» **Objective**:
Quote exactly the lines between the line containing "points, faces, look))" and the line containing "cad_parts[node].hide_render = cad_parts[node].hide_viewport", counting those two lines as part of the range. Leave the rest out.

» **Data segment**:
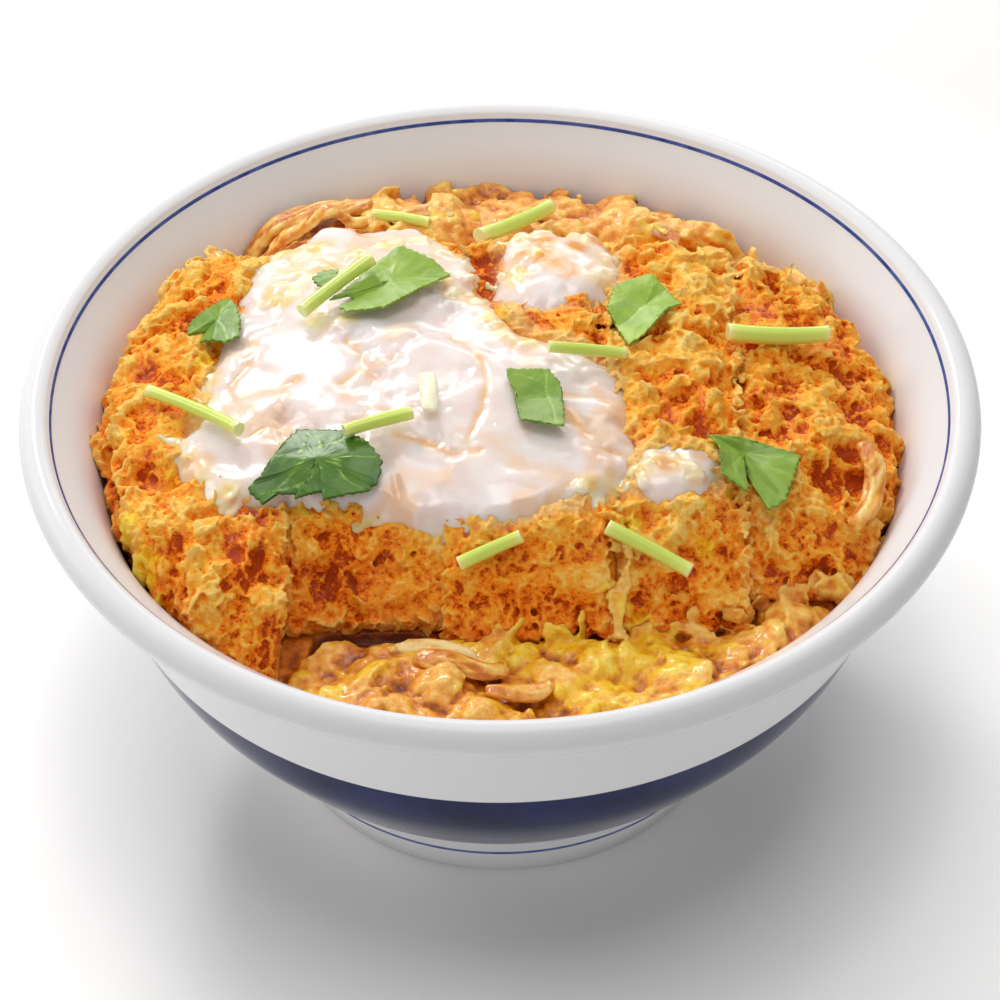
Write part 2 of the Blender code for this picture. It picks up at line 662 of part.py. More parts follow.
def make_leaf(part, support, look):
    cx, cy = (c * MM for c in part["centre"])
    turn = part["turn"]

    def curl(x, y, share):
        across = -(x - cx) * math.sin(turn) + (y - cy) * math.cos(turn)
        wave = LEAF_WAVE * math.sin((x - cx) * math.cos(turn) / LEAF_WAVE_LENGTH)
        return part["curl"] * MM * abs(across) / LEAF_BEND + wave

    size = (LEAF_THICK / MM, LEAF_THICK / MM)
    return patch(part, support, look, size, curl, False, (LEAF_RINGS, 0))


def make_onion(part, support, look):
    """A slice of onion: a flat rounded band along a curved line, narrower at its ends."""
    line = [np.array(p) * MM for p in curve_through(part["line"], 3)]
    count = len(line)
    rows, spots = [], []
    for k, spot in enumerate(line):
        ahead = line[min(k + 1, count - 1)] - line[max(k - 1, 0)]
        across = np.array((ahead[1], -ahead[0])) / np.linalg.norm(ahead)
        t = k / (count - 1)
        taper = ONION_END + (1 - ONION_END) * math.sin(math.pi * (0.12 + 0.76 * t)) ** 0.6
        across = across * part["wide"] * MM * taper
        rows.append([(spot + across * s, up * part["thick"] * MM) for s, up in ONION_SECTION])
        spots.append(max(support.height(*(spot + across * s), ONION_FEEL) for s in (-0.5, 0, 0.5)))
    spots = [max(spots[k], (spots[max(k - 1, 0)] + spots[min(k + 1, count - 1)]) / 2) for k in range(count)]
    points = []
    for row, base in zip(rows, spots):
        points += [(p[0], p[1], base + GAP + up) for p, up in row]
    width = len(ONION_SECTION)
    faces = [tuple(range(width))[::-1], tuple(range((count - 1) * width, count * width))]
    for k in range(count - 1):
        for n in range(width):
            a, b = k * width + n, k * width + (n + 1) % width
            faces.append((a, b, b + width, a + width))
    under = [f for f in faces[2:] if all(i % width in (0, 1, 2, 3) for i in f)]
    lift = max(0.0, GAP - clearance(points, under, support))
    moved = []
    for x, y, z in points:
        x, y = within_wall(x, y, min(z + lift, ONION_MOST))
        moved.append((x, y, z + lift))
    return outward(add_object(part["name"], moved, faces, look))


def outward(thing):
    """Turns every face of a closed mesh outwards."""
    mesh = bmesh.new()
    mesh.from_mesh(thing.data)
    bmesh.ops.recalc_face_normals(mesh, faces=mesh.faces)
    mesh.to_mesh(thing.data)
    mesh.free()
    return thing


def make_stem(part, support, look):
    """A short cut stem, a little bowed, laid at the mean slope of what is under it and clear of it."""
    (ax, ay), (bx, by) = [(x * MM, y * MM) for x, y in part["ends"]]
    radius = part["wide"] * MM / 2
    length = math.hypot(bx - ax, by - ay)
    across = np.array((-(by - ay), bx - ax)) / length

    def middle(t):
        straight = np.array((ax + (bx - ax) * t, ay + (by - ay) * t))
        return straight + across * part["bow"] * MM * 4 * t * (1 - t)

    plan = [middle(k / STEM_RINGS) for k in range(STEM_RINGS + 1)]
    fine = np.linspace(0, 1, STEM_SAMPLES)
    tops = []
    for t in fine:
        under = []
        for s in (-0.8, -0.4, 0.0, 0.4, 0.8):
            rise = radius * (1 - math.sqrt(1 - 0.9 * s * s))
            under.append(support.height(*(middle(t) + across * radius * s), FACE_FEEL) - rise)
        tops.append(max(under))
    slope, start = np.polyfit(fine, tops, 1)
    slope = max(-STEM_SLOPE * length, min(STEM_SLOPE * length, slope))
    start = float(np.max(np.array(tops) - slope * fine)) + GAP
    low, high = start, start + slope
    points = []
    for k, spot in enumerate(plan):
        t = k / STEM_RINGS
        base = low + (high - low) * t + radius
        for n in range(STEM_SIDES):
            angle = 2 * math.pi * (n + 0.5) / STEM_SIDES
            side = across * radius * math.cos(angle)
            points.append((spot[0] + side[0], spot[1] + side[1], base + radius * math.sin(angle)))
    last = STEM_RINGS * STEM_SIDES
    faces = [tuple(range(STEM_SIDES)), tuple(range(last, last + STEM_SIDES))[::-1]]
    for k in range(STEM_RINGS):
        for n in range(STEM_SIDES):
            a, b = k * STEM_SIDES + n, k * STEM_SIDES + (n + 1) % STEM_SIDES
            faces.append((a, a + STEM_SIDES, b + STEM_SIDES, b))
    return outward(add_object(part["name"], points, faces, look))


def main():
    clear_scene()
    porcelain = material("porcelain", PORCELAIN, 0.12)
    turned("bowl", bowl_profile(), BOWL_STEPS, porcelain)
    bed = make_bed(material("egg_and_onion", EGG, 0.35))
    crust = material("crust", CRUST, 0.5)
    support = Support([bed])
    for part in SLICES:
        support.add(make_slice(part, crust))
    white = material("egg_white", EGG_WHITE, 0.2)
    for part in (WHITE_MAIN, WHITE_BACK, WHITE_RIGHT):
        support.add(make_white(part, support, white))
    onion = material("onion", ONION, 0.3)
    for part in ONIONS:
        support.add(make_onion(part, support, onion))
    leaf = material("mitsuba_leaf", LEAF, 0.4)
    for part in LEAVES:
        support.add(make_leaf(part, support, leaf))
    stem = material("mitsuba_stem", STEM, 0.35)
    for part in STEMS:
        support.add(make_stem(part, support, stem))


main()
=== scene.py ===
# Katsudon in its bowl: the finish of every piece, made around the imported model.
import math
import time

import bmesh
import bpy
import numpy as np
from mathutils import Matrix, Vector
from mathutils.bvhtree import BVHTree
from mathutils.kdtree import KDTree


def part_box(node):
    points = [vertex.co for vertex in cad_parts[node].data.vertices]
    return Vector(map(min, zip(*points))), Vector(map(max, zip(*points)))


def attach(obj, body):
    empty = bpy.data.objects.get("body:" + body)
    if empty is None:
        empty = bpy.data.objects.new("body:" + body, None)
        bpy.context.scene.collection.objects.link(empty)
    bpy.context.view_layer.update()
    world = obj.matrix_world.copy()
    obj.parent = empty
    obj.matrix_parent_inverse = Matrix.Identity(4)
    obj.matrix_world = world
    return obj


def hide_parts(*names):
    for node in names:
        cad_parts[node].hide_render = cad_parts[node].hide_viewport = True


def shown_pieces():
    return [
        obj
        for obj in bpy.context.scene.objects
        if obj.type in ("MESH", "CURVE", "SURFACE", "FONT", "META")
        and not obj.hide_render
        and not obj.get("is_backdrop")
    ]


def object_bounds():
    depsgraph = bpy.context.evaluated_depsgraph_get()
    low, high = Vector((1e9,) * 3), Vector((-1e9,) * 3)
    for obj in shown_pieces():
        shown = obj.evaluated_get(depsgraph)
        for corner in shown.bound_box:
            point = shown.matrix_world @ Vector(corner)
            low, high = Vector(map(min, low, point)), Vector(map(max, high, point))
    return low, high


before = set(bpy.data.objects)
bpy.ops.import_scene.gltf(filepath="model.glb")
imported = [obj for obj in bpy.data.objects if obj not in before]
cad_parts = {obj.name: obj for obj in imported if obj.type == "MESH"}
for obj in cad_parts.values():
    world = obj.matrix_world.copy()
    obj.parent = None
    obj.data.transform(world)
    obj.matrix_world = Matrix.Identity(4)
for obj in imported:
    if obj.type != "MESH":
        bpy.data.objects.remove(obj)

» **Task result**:
    return outward(add_object(part["name"], points, faces, look))


def main():
    clear_scene()
    porcelain = material("porcelain", PORCELAIN, 0.12)
    turned("bowl", bowl_profile(), BOWL_STEPS, porcelain)
    bed = make_bed(material("egg_and_onion", EGG, 0.35))
    crust = material("crust", CRUST, 0.5)
    support = Support([bed])
    for part in SLICES:
        support.add(make_slice(part, crust))
    white = material("egg_white", EGG_WHITE, 0.2)
    for part in (WHITE_MAIN, WHITE_BACK, WHITE_RIGHT):
        support.add(make_white(part, support, white))
    onion = material("onion", ONION, 0.3)
    for part in ONIONS:
        support.add(make_onion(part, support, onion))
    leaf = material("mitsuba_leaf", LEAF, 0.4)
    for part in LEAVES:
        support.add(make_leaf(part, support, leaf))
    stem = material("mitsuba_stem", STEM, 0.35)
    for part in STEMS:
        support.add(make_stem(part, support, stem))


main()
=== scene.py ===
# Katsudon in its bowl: the finish of every piece, made around the imported model.
import math
import time

import bmesh
import bpy
import numpy as np
from mathutils import Matrix, Vector
from mathutils.bvhtree import BVHTree
from mathutils.kdtree import KDTree


def part_box(node):
    points = [vertex.co for vertex in cad_parts[node].data.vertices]
    return Vector(map(min, zip(*points))), Vector(map(max, zip(*points)))


def attach(obj, body):
    empty = bpy.data.objects.get("body:" + body)
    if empty is None:
        empty = bpy.data.objects.new("body:" + body, None)
        bpy.context.scene.collection.objects.link(empty)
    bpy.context.view_layer.update()
    world = obj.matrix_world.copy()
    obj.parent = empty
    obj.matrix_parent_inverse = Matrix.Identity(4)
    obj.matrix_world = world
    return obj


def hide_parts(*names):
    for node in names:
        cad_parts[node].hide_render = cad_parts[node].hide_viewport = True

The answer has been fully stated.